### Your objective
Look through the listing below and give the number of lines that hold "update". Say nothing more.

◇ ◇ ◇ ◇ ◇

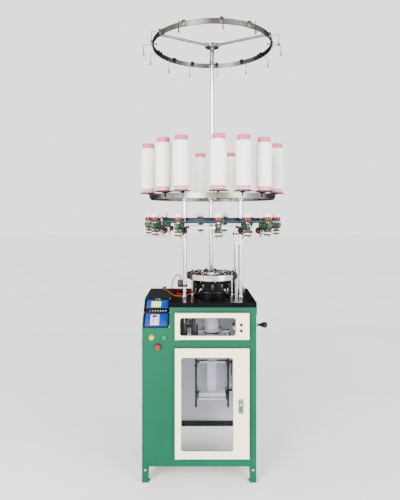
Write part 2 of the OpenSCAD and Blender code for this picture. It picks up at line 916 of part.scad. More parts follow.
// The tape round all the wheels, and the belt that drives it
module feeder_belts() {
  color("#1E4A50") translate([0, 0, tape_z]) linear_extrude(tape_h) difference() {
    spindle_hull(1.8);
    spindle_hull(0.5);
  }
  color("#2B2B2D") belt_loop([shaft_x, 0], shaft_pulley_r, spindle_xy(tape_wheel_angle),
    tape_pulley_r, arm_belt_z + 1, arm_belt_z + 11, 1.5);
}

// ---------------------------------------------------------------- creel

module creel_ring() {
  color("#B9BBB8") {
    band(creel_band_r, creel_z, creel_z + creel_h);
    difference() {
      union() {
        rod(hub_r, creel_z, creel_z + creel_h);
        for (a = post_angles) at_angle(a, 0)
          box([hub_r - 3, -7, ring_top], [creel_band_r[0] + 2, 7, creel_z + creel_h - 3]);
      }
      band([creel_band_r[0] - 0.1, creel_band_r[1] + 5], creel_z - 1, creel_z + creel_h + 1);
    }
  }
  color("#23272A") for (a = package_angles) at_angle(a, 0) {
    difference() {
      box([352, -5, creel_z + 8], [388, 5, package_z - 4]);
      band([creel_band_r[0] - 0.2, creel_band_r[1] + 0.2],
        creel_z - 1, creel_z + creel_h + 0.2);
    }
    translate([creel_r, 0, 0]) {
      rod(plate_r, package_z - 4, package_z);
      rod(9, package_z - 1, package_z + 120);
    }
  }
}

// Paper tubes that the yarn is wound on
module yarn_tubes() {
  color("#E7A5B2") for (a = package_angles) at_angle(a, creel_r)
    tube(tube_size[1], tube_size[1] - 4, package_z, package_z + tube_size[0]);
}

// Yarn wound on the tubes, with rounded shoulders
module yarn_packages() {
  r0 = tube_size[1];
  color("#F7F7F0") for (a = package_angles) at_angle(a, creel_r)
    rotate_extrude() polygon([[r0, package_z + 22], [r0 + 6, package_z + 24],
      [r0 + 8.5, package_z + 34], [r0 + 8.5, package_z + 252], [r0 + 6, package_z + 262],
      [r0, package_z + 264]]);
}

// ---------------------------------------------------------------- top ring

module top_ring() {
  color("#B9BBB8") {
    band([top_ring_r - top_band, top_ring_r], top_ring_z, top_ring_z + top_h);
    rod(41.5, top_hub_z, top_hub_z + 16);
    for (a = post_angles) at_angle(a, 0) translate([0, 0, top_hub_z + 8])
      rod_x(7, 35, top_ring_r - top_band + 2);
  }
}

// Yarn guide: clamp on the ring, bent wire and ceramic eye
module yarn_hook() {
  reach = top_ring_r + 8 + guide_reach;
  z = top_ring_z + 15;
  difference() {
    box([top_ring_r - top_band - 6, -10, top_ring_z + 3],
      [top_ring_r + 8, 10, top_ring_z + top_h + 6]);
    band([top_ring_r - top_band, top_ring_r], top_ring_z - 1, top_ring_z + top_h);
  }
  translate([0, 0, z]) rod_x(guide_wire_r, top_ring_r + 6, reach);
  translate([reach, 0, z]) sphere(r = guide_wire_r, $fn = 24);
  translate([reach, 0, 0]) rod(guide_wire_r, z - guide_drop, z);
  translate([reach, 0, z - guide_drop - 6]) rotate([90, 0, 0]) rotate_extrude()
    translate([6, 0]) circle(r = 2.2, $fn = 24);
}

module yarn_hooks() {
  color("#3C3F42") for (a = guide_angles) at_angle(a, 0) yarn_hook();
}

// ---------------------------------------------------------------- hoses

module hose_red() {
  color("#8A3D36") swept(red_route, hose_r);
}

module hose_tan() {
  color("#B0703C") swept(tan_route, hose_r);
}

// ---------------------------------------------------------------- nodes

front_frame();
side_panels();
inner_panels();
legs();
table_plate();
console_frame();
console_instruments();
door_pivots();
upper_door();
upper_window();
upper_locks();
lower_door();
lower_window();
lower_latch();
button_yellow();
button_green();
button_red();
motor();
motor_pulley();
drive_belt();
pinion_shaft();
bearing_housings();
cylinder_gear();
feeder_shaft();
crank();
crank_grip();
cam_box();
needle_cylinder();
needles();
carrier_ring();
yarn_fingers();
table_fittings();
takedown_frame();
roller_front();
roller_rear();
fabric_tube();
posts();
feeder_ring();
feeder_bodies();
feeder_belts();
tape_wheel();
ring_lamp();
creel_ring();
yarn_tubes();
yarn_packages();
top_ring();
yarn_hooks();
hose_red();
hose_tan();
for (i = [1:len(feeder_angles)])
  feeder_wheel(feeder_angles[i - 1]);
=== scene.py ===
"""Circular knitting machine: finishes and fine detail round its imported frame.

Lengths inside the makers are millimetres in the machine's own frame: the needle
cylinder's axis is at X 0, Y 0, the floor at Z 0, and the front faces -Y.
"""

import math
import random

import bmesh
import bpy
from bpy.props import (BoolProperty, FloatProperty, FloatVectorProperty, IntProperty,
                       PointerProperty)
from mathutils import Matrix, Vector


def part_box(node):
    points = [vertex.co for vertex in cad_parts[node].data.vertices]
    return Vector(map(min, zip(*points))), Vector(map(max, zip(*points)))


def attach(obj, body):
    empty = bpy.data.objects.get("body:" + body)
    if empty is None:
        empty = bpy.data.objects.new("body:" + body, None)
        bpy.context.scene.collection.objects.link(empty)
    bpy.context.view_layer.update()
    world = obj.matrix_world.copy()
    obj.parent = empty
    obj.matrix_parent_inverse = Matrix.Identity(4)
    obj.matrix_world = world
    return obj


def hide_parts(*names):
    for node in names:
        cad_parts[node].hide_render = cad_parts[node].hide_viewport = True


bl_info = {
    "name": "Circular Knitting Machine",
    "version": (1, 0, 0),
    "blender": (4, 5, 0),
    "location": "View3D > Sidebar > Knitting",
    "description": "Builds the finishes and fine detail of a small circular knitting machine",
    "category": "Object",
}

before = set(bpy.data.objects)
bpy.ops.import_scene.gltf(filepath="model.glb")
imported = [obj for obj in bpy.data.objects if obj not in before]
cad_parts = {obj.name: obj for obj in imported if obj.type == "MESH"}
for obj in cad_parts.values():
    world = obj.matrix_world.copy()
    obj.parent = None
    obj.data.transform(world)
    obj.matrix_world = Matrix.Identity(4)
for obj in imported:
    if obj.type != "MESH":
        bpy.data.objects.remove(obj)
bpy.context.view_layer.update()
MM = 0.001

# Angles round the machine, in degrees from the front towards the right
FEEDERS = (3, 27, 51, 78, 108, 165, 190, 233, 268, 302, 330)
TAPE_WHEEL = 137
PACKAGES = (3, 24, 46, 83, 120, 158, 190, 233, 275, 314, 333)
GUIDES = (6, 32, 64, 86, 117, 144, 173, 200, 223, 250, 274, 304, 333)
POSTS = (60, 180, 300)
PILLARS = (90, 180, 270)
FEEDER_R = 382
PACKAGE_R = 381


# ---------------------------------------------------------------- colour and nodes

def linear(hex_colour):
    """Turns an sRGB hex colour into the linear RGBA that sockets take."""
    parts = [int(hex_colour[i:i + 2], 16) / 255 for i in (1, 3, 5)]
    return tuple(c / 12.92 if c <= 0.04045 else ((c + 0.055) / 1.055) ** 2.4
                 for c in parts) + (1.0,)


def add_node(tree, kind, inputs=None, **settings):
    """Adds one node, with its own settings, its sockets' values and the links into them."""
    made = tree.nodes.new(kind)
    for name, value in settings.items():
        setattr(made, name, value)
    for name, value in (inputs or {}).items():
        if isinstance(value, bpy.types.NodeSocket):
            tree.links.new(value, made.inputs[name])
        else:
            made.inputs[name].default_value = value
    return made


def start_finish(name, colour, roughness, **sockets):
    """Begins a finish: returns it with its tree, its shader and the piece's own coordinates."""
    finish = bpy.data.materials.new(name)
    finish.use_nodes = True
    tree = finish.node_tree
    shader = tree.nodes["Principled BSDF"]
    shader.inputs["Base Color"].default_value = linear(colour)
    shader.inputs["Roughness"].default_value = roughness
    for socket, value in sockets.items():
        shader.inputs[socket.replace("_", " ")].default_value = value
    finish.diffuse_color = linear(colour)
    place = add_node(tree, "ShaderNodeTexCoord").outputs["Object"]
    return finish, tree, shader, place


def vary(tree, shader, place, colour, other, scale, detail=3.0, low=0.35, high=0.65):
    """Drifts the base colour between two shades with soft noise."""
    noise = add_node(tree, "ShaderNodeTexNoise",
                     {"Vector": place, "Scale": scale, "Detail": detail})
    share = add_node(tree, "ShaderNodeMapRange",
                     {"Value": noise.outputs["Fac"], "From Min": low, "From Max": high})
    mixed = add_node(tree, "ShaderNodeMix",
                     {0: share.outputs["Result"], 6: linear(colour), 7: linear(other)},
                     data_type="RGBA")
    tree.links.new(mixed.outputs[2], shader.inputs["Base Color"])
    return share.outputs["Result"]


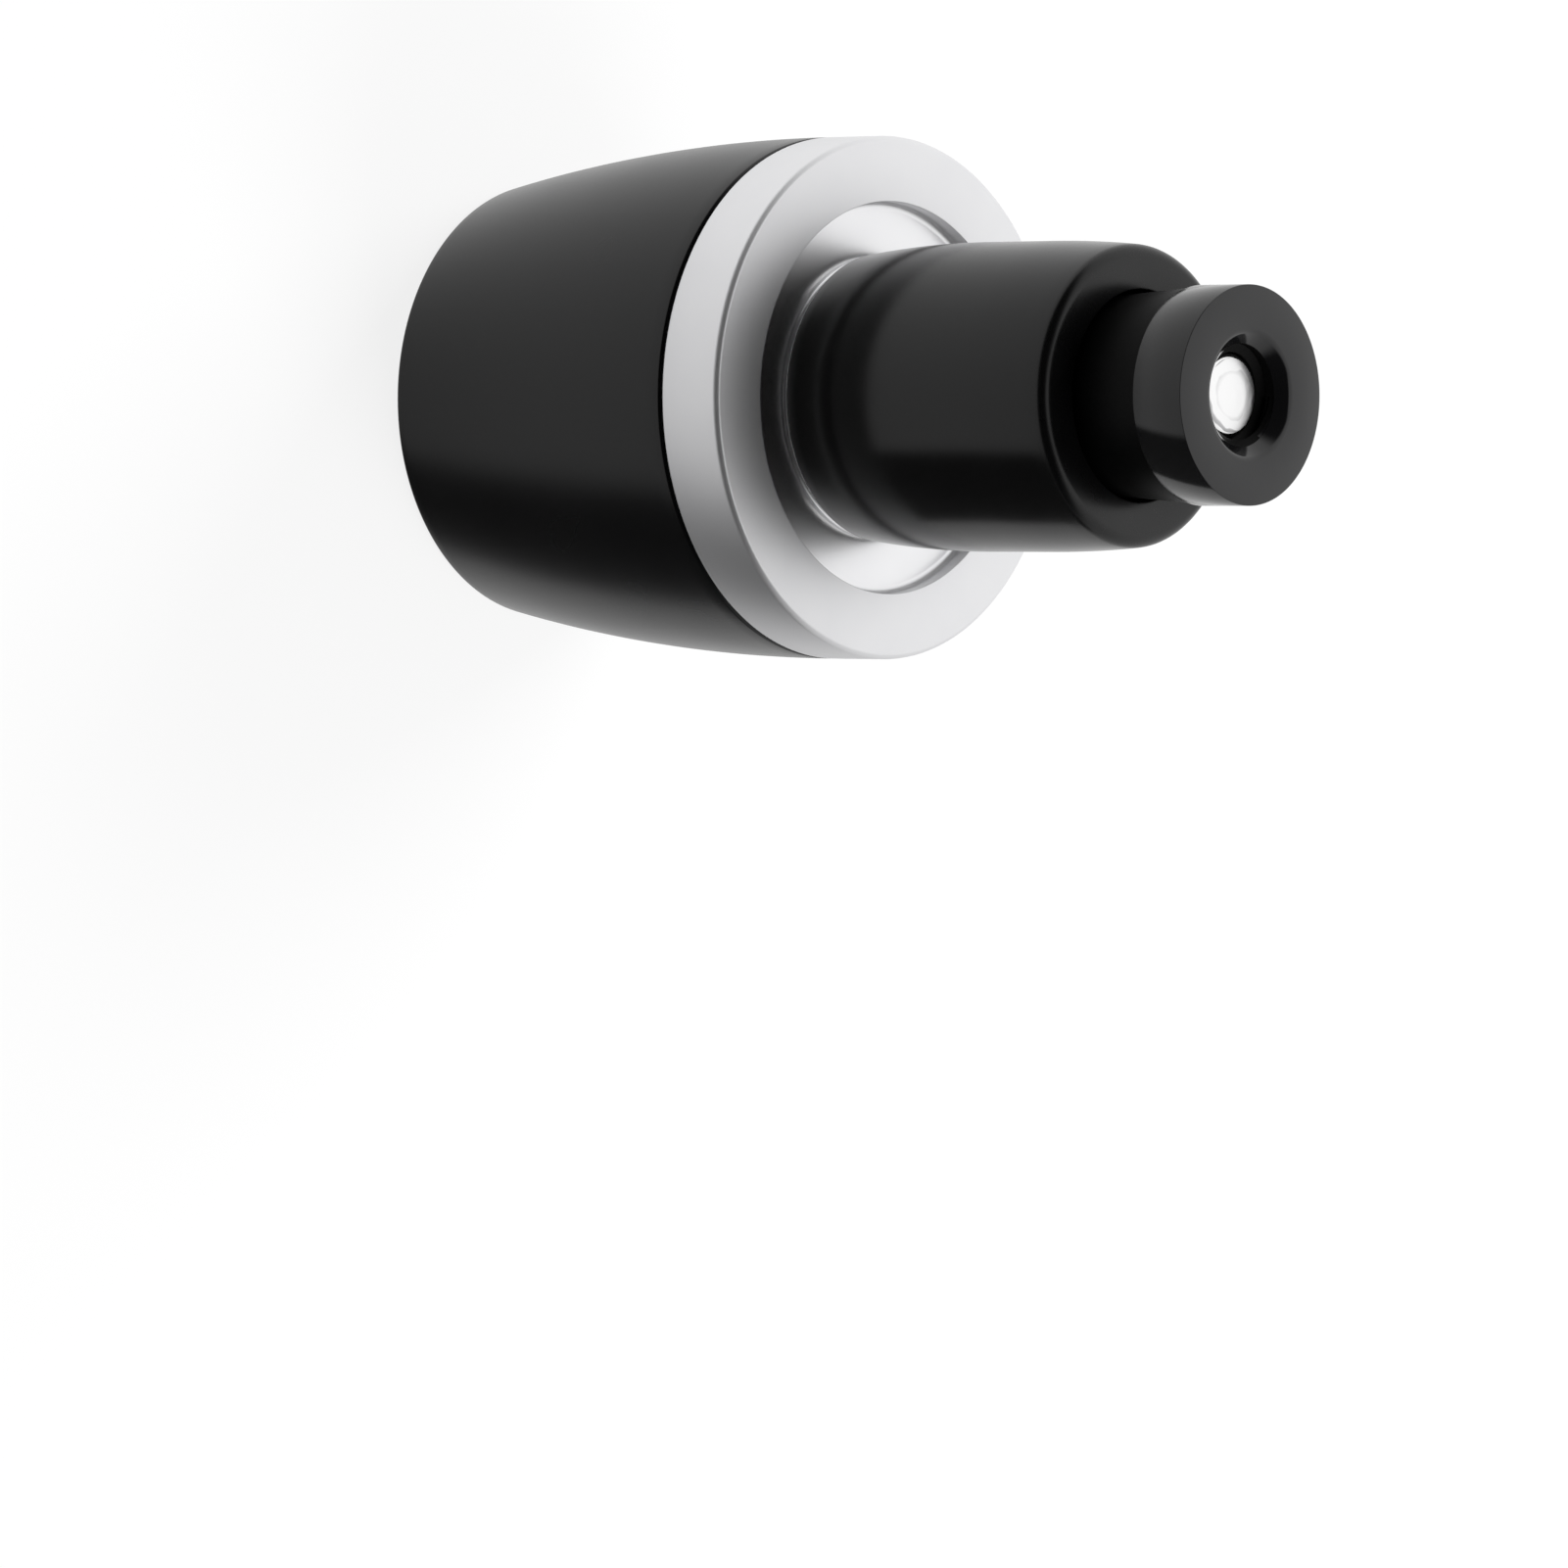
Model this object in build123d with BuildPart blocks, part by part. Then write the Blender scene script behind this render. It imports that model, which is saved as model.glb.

◇ ◇ ◇ ◇ ◇

### Task output
2